When The App Sees The TV But Volume Buttons Don’t Show

This can happen when your audio setup routes sound through gear that the app can’t change. If you use a soundbar, try lowering volume with the soundbar remote first, then test the Roku app again.

  1. Confirm it’s a Roku TV — Check the TV brand splash screen at boot or the TV label on the back.
  2. Check audio output — If you use a soundbar, lower volume on the soundbar remote first.
  3. Switch to Private Listening — If the room speakers are locked high, Headphone Mode gets you control right away.

When Nothing Changes While You’re Pressing Volume Down

If the volume overlay is stuck or the TV ignores commands, a restart can clear it. You can restart from Settings if you have any control path.

  • Restart the TV from Settings — Go to Settings, then System, then Power, then restart if your menu has it.
  • Power-cycle the TV — Unplug the TV from the wall for 20 seconds, plug it back in, then try volume control again.
  • Reboot your router — If the app keeps dropping, restart the router and reconnect the phone to Wi-Fi.

Keep Volume Control From Becoming A Repeat Problem

Once you’ve got the sound under control, take two minutes to make the next time easier. A tiny bit of prep beats hunting for fixes during a loud scene.
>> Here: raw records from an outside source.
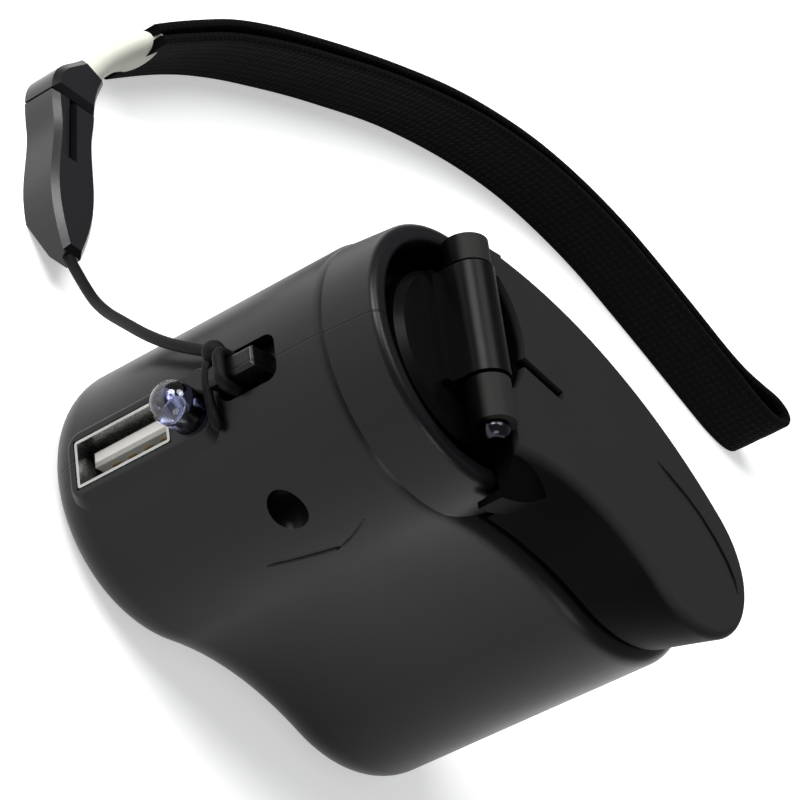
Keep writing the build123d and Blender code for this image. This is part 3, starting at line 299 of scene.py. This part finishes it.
# thin round beads, in mm: a moulded line on the case's side, a dark line on the arm's face that is painted
# shade along its bevel crease, and the string's cut tail at its knot
beads = {
    "caseLine": {
        "radius": 0.24,
        "points": [(-4.3, -15.63, 20.2), (-4.06, -15.68, 21.0), (-3.23, -15.87, 23.8), (-2.53, -16.0, 26.6),
                   (-2.2, -16.05, 28.0), (-2.25, -16.04, 29.2), (-2.7, -15.97, 30.6), (-3.5, -15.82, 32.2),
                   (-4.33, -15.61, 33.4)],
    },
    # painted shade: a dark line where the arm's face meets its bevel
    "armCreaseShadeLine": {
        "radius": 0.26,
        "points": [(29.0, -3.9, 49.95), (30.7, -5.0, 49.97), (33.7, -6.6, 49.97), (36.3, -8.4, 49.97),
                   (38.6, -10.7, 49.97), (40.2, -12.9, 49.97), (41.0, -14.8, 49.97), (41.2, -16.4, 49.95)],
    },
    "stringTail": {
        "radius": 0.55,
        "points": [(-17.3, 2.6, 26.2), (-17.45, 1.9, 25.7), (-17.5, 1.1, 25.3), (-17.45, 0.2, 25.1),
                   (-17.3, -0.8, 25.0), (-17.1, -1.9, 24.95), (-16.85, -3.0, 24.9), (-16.5, -4.1, 24.85),
                   (-16.1, -5.0, 24.8), (-15.85, -5.5, 24.8)],
    },
}
beadForm = {"sides": 12, "endShare": 0.35}  # each end tapers to that share of the radius


def buildBead(name, body):
    bm = bmesh.new()
    places = [Vector(point) * mm for point in beads[name]["points"]]
    radius = beads[name]["radius"] * mm
    ring = bmesh.ops.create_circle(bm, cap_ends=True, segments=beadForm["sides"], radius=radius)["verts"]
    flat = [vert.co.copy() for vert in ring]
    last = len(places) - 1
    for index, place in enumerate(places):
        forward = (places[min(index + 1, last)] - places[max(index - 1, 0)]).normalized()
        turn = forward.to_track_quat("Z", "Y")
        share = beadForm["endShare"] if index in (0, last) else 1.0
        if index:
            edges = [edge for vert in ring for edge in vert.link_edges if edge.other_vert(vert) in ring]
            made = bmesh.ops.extrude_edge_only(bm, edges=list(dict.fromkeys(edges)))["geom"]
            fresh = {item for item in made if isinstance(item, bmesh.types.BMVert)}
            around = [[edge.other_vert(vert) for edge in vert.link_edges] for vert in ring]
            ring = [next(other for other in others if other in fresh) for others in around]
        for vert, spot in zip(ring, flat):
            vert.co = place + turn @ (spot * share)
    bmesh.ops.contextual_create(bm, geom=ring)
    return makeObject(name, bm, body)


lampInside = buildLampCore()
caseLine = buildBead("caseLine", "case")
armCreaseShadeLine = buildBead("armCreaseShadeLine", "arm")
stringTail = buildBead("stringTail", "case")
print("small pieces done")

# the Mix node's sockets for colours: the one at factor 0, the one at factor 1, and the result
mixZero, mixOne, mixResult = 6, 7, 2
bumpDepth = 0.1 * mm
noiseRange = {"From Min": 0.3, "From Max": 0.7}  # where nearly all of a noise's values lie


# a noise's scale from the size in mm of what it draws
def scaleOf(size):
    return 1 / (size * mm)


waveRadians = 20  # how far the Wave node's sine runs in each unit of its scale


# a wave's scale from the spacing in mm of its bands
def waveScaleOf(spacing):
    return math.tau / (waveRadians * spacing * mm)


# Moulded, pressed and coated finishes: two close tones, roughness, grain in mm, how strongly the grain stands
# out, and the nodes that have the finish. The real grain of these moulds is near 0.05 mm, too fine to show, so
# it is drawn several times as coarse.
plastics = {
    # ABS from a polished mould: near black, with long soft highlights and a fine seam where the shells meet
    "caseAbs": {"tones": ("#050506", "#08080a"), "rough": 0.34, "grain": 0.385, "relief": 0.05, "shine": 0.21,
                "seam": {"y": -0.6, "floor": 0.04, "edge": 0.12, "colour": "#020203"},
                "nodes": ["lower_shell", "upper_shell", "strap_bar"]},
    # ABS with an etched face, an even dark grey; the sides below it fall to black, a painted shade set in their
    # colour
    "armAbs": {"tones": ("#222221", "#292928"), "rough": 0.46, "grain": 0.455, "relief": 0.08, "shine": 0.04,
               # painted shade: below a height between low and high, in mm, the sides turn to this colour
               "side": {"low": 49.0, "high": 49.7, "colour": "#030304"},
               "nodes": ["crank_arm", "knob_yoke"]},
    # ABS from a polished mould, in the collar's shade: smooth, and the darkest of the three
    "hubAbs": {"tones": ("#040405", "#070708"), "rough": 0.3, "grain": 0.417, "relief": 0.05, "shine": 0.08,
               "nodes": ["hub_disc"]},
    # acetal sleeve, worn smooth by fingers: dark with a soft gleam
    "knobAcetal": {"tones": ("#101011", "#161617"), "rough": 0.36, "grain": 0.417, "relief": 0.05,
                   "nodes": ["knob_sleeve"]},
    # nylon buckle: slick black, its bevels catch the light as bright lines
    "buckleNylon": {"tones": ("#0b0b0d", "#111113"), "rough": 0.3, "grain": 0.556, "relief": 0.08, "shine": 0.4,
                    "nodes": ["buckle_socket", "buckle_plug"]},
    # soft PVC sleeve: cream and a little waxy
    "sleevePvc": {"tones": ("#c9cabc", "#d4d5c8"), "rough": 0.5, "grain": 0.714, "relief": 0.06,
                  "nodes": ["strap_sleeve"]},
    # PBT tongue: chalky off-white, with no clear highlight
    "tonguePbt": {"tones": ("#b7b5af", "#c2c0ba"), "rough": 0.5, "grain": 0.417, "relief": 0.04,
                  "nodes": ["usb_tongue"]},
    # natural acetal gears: milky white with a greasy sheen
    "gearAcetal": {"tones": ("#dedbd0", "#e8e5dc"), "rough": 0.4, "grain": 0.417, "relief": 0.04,
                   "nodes": ["drive_gear", "first_idler", "second_idler"]},
    # glass-filled nylon plates: flat dark grey
    "plateNylon": {"tones": ("#3a3a3c", "#434345"), "rough": 0.5, "grain": 0.5, "relief": 0.06,
                   "nodes": ["lower_gear_plate", "upper_gear_plate"]},
    # nylon end cap: flat blue-black
    "capNylon": {"tones": ("#26262a", "#2f2f33"), "rough": 0.5, "grain": 0.5, "relief": 0.06,
                 "nodes": ["generator_cap"]},
    # solder mask on glass board: glossy deep green
    "boardMask": {"tones": ("#14502c", "#1a6135"), "rough": 0.35, "grain": 0.833, "relief": 0.05,
                  "nodes": ["circuit_board"]},
    # shrunk PVC sleeve: tight and shiny navy
    "capacitorSleeve": {"tones": ("#18244a", "#1f2e5c"), "rough": 0.28, "grain": 0.625, "relief": 0.03,
                        "nodes": ["smoothing_capacitor"]},
    # pressed and fired ferrite: dull and slightly rough
    "coilFerrite": {"tones": ("#3a3936", "#474541"), "rough": 0.6, "grain": 0.625, "relief": 0.1,
                    "nodes": ["boost_coil"]},
    # moulded epoxy: matt charcoal
    "chipEpoxy": {"tones": ("#17181a", "#202124"), "rough": 0.55, "grain": 0.385, "relief": 0.1,
                  "nodes": ["board_chips"]},
    # vinyl insulation: smooth, bright red
    "wireVinyl": {"tones": ("#a01d18", "#b02a22"), "rough": 0.35, "grain": 0.625, "relief": 0.03,
                  "nodes": ["generator_wires"]},
    # braided polyester: black with a dry, slightly knobbly surface
    "cordPolyester": {"tones": ("#030304", "#08080a"), "rough": 0.6, "grain": 0.3125, "relief": 0.5,
                      "shine": 0.12, "nodes": ["string_knot"]},
    # pressed carbon: sooty and dull
    "carbonBlock": {"tones": ("#2b2b2b", "#383838"), "rough": 0.6, "grain": 0.333, "relief": 0.2,
                    "nodes": ["brushes"]},
    # ground ferrite magnet: dark grey stone
    "magnetFerrite": {"tones": ("#333336", "#3f3f43"), "rough": 0.6, "grain": 0.385, "relief": 0.15,
                      "nodes": ["field_magnets"]},
}
plasticForm = {"ior": 1.49, "shine": 0.5, "cloud": 14.3, "glossDown": 0.04, "glossUp": 0.05}
seamBump = {"strength": 0.6, "depth": 0.2 * mm}


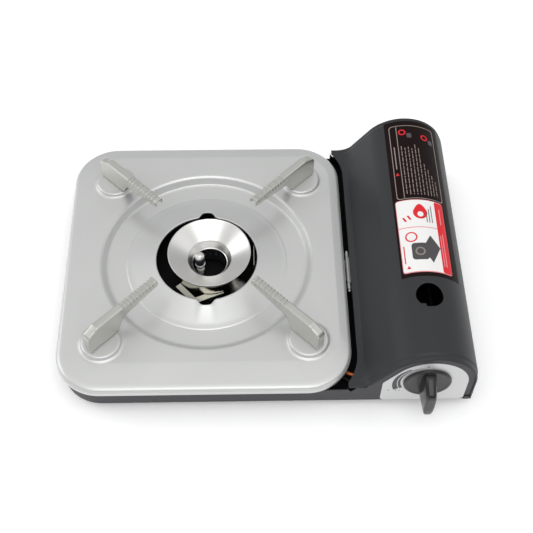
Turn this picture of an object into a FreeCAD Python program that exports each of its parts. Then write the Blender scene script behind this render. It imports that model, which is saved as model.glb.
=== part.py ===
import FreeCAD, Part
import math
import os

# Portable one-burner stove for a 227 g butane cartridge, in millimetres.
# Modelled about the burner plate's axis: +X to the cartridge side, +Y to the back, +Z up from
# the ground.  Every piece is moved to the centre of the stove's footprint as it is written.

# ---- driving dimensions ------------------------------------------------------------------
plate_width = 243.3          # top plate, left to right
plate_depth = 259.0          # top plate, front to back
plate_corner = 38.0          # corner radius of the plate in plan
plate_top = 38.0             # height of its flat top above the ground
plate_sheet = 0.8
shoulder_inset = 3.4         # plate's shoulder, in from its outline and below its flat top
shoulder_drop = 1.8
plate_lip = 9.0              # height of the turned-down edge and shoulder
flat_left = 18.0             # sloped border beside the flat top, from the outline, on each side
flat_right = 9.0
flat_front = 25.5
flat_back = 13.5
flat_corner = 27.0           # corner radius of the flat top
plate_x = -1.0               # centre of the outline from the axis of the pressed ring
plate_y = -0.5
ring_radius = 92.0           # pressed ring that holds back spills
ring_drop = 6.8
hole_radius = 44.0           # hole for the burner head
boss_radius = 18.6           # raised round seats of the pot supports
boss_rise = 3.0
boss_place = 85.5            # seat centres, left or right and in front of or behind the axis

support_tip = 58.5           # pot supports, radii from the axis
support_heel = 106.0
support_end = 134.0
support_top = 28.3           # height of the pot rest above the plate's top
support_width = 7.6
support_sheet = 1.0
groove_count = 10
groove_pitch = 3.5

foot_height = 7.0
foot_radius = 9.0
tray_sheet = 0.8
tray_inset = 3.15            # tray's left wall, in from the plate's outline
tray_depth_inset = 3.0       # its front and rear walls, in from half the plate's depth
bay_half_depth = 126.5       # least that the cartridge, its valve and their play take
tray_rim_drop = 6.2          # its rim, below the plate's flat top
tray_bottom_edge = 3.0       # bevel round the tray's bottom
dip_left = 86.0              # where its front and rear walls drop beside the cover
dip_front_top = 27.0         # tops of those walls above the ground
dip_back_top = 22.0
tray_rim_width = 9.0
tray_corner = 35.0           # its two left corners in plan

dome_radius = 39.1           # cartridge cover, outside
dome_z = 38.5                # centre of the dome
slope_deg = 54.5             # lean of the cover's inner side
slope_foot_gap = 5.7         # from the hinge's axis to the foot of the slope
cover_sheet = 0.8
cover_flange_top = 33.2      # flat flange beside the plate
cover_edge_gap = 2.0         # from the hinge's axis to the edge of that flange
cover_flare = 9.0            # how far the flange widens at both ends
flare_length = 32.6          # length of that widening
cover_overhang = 1.1         # cover's ends, beyond the tray's end walls
cover_bottom = 11.0          # lower edge of its right wall
cover_open_deg = 62.0        # the slope then stands just beside the pot supports
cover_lip = 2.2              # rolled lip at both ends
sight_hole_radius = 11.3
sight_hole_y = -67.5
sight_hole_offset = 1.6      # from the dome's centre, away from the plate
end_wall_inset = 2.6         # tray's arched end walls, in from the outside of the cover

hinge_gap = 2.75             # from the plate's outline to the hinge's axis
hinge_z = 31.0
hinge_front = -31.0
hinge_back = 7.0
knuckle_radius = 1.7
hinge_pin_radius = 1.0
knuckle_length = 6.0

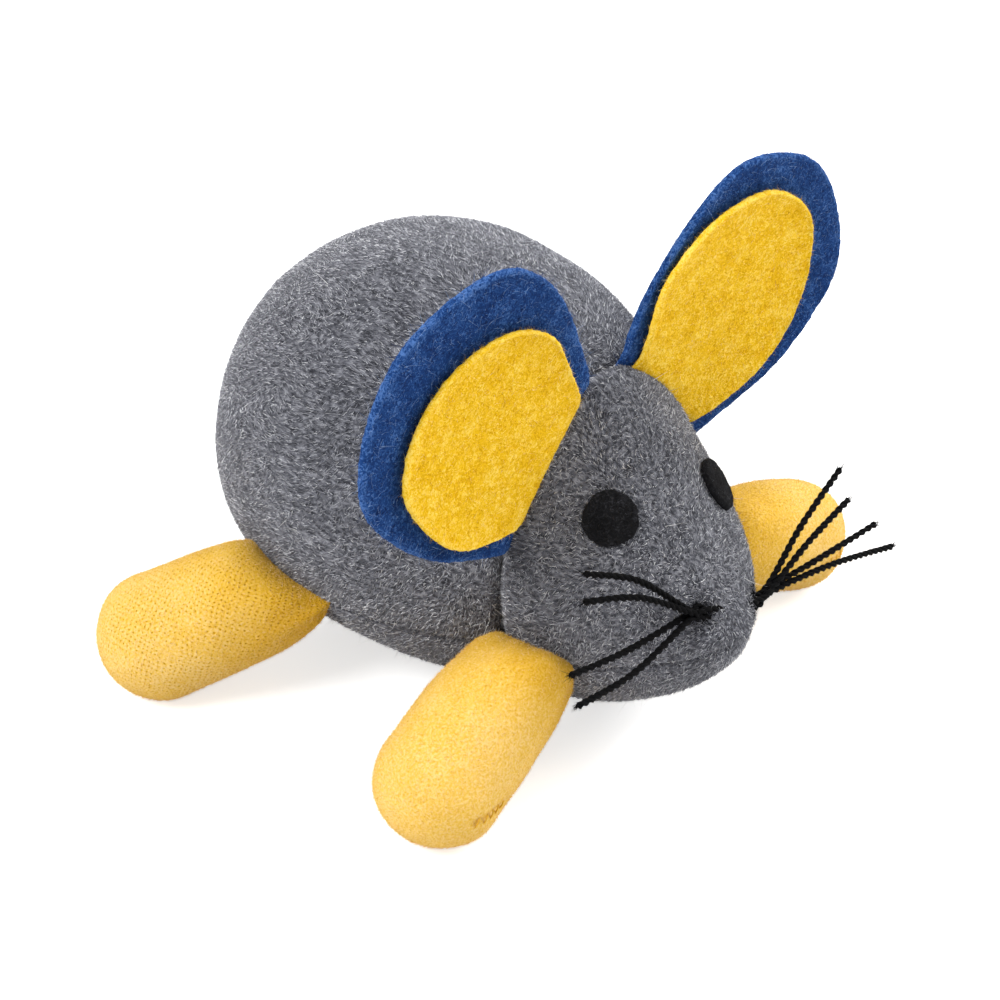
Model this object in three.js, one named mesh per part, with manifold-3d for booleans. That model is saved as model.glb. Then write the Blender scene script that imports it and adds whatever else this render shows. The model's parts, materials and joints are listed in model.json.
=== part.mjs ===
// Catnip mouse: a stuffed plush toy with a ball-shaped body, a tapered head, four stuffed
// jersey legs, two felt ears, felt eyes and whiskers of waxed thread drawn through the snout.
// Millimetres, +Z up, nose towards -Y, mouse's left towards +X. It lies on belly and toes,
// with the middle of its bounding box over the origin.

import * as THREE from 'three';
import { mergeVertices } from 'three/addons/utils/BufferGeometryUtils.js';
import ManifoldModule from 'manifold-3d';

const wasm = await ManifoldModule();
wasm.setup();

// Body: a ball that the neck seam cuts off in front
const body_half_width = 37.4;
const body_rear_length = 40;
const body_top_rise = 39.5;
const body_belly_drop = 32;
const rest_flat_depth = 0.5;

// Neck seam, as an upright ring ahead of the widest section
const neck_ahead = 34.2;
const neck_half_width = 23;
const neck_top_rise = 32.4;
const neck_bottom_drop = 29.8;

// Head: tapers from the neck seam to a rounded snout
const nose_ahead = 67.6;
const nose_height = 27.4;

// How far round the ball the neck cuts its sides, top and bottom, as shares of a quarter
const side_cut_share = 0.78;
const top_cut_share = 0.55;
const bottom_cut_share = 0.45;

// Fullness of the head's taper: the first power rounds it behind, the second at the snout
const head_side_powers = [1.8, 1.28];
const head_top_powers = [1.08, 1.1];

// Belly seam: its height over the ground along the toy
const seam_side_height = 21;
const seam_front_leg_height = 19.8;
const seam_rear_height = 25;
const seam_nose_height = 27;
const seam_chin_height = 23.6;
const front_leg_ahead = 40;
const rear_leg_ahead = -1.2;

// Fabrics and fit
const plush_thickness = 1.6;
const jersey_thickness = 0.8;
const gap = 0.3;
const overrun = 6;

// Legs: flat where they are sewn in, round at the toe
const leg_base_half_width = 8.2;
const leg_lip_half_thickness = 1.1;
const leg_lip_slot_half = 0.35;
const leg_width_swell_length = 7;
const leg_depth_swell_length = 14;
const front_leg_toe_radius = 10;
const rear_leg_toe_radius = 10.5;
const front_leg_reach = 25.8;
const rear_leg_reach = 23.4;
const front_leg_sweep_degrees = 4;
const rear_leg_sweep_degrees = -48;

// Ears: felt, standing in the neck seam
const ear_width = 46.7;
const ear_height = 46;
const ear_inner_width = 37.5;
const ear_inner_height = 38.6;
const ear_inner_base_lift = 0.5;
const ear_outer_thickness = 1.5;
const ear_inner_thickness = 1.2;
const ear_pinch_length = 4;
const ear_pinch_share = 0.4;
const ear_cup = 2;
const left_ear_inner_side_cup = 0.8;
const ear_base_clearance = 0.7;
const ear_seam_setback = 1.7;
const ear_inner_end_degrees = 82;
const left_ear_outer_end_degrees = 10;
const right_ear_outer_end_degrees = 15;
const left_ear_lean_degrees = 8;
const right_ear_lean_degrees = -3;

// Eyes: felt discs on the sides of the head
const eye_radius = 4.7;
const eye_thickness = 1;
const right_eye_ahead = 47.4;
const right_eye_rise_degrees = 53;
const left_eye_ahead = 50.2;
const left_eye_rise_degrees = 44;

// Whiskers: four threads through the snout
const whisker_diameter = 1;
const whisker_spacing = whisker_diameter + gap;
const whisker_length = 29;
const whisker_stem_length = 5;
const whisker_bow = 1.6;
const right_exit_out = 5.6;
const right_exit_setback = 5.6;
const right_exit_rise = 5.6;
const left_exit_out = 6;
const left_exit_setback = 4.1;
const left_exit_rise = 1.4;

// Catnip sachet: two sealed sheets round the dried leaf
const sachet_radius = 15;
const sachet_leaf_radius = 11.5;
const sachet_half_depth = 4.5;
const sachet_sheet_thickness = 0.6;
const sachet_ahead = -3;

// Facets
const skin_facets = { sides: 30, rear_rings: 9, front_rings: 7, head_rings: 12 };
const lining_facets = { sides: 20, rear_rings: 6, front_rings: 5, head_rings: 8 };
const limb_facets = { sides: 16, rings: 12 };
const limb_lining_facets = { sides: 10, rings: 6 };
const bore_sides = 12;
const thread_sides = 6;
const thread_steps = 26;
const seam_facets = 36;
const ear_base_steps = 6;
const ear_edge_steps = 26;
const eye_sides = 18;
const sachet_sides = 16;
const sachet_steps = 6;

// Where the rings of a felt sheet's faces lie, as shares of the way from its middle to its edge
const ear_outer_ring_shares = [1, 0.75, 0.4];
const ear_inner_ring_shares = [1, 0.7, 0.35];
const eye_ring_shares = [1, 0.6];

// A step along or round the skin that is short enough to measure its slope
const slope_share = 1 / 1000;

// The middle of the body section stands this high, so that the belly's flat is on the ground
const middle_height = body_belly_drop - rest_flat_depth;
const plan_shift = (nose_ahead - body_rear_length) / 2;

// A point by its place across the toy, ahead of the widest section and over the ground.
function place(across, ahead, height) {
  return new THREE.Vector3(across, plan_shift - ahead, height);
}

// Turns a closed mesh so that its faces point out.
function facingOut(points, indices) {
  const a = new THREE.Vector3();
  const b = new THREE.Vector3();
  let volume = 0;
  for (let i = 0; i < indices.length; i += 3) {
    a.copy(points[indices[i]]).cross(b.copy(points[indices[i + 1]]));
    volume += a.dot(points[indices[i + 2]]);
  }
  if (volume < 0) {
    for (let i = 0; i < indices.length; i += 3) {
      [indices[i + 1], indices[i + 2]] = [indices[i + 2], indices[i + 1]];
    }
  }
  const geometry = new THREE.BufferGeometry().setFromPoints(points);
  geometry.setIndex(indices);
  geometry.computeVertexNormals();
  return geometry;
}

// A turned or swept shape as one closed mesh with its faces out.
function turnedOut(geometry) {
  geometry.deleteAttribute('normal');
  geometry.deleteAttribute('uv');
  const merged = mergeVertices(geometry);
  const at = merged.attributes.position;
  const points = Array.from({ length: at.count },
    (_, i) => new THREE.Vector3().fromBufferAttribute(at, i));
  const indices = [...merged.index.array];
  const kept = [];
  for (let i = 0; i < indices.length; i += 3) {
    const [a, b, c] = indices.slice(i, i + 3);
    if (a !== b && b !== c && c !== a) kept.push(a, b, c);
  }
  return facingOut(points, kept);
}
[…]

  • Install the Roku app now — Keep it signed in and allow local network access so it can find your TV fast next time.
  • Label your TV network name — A sticky note on the router helps when someone changes Wi-Fi settings.
  • Store a spare remote nearby — Even a simple IR TV remote can save you if your model still uses IR for power and volume.
  • Keep CEC enabled — If your setup plays well with CEC, another remote in the room can act as a backup.

If you try the phone app first and it connects, you’ll usually be back in control in a minute. If the TV is offline, the physical buttons or HDMI-CEC path is often the fastest way to drop the volume without buying anything.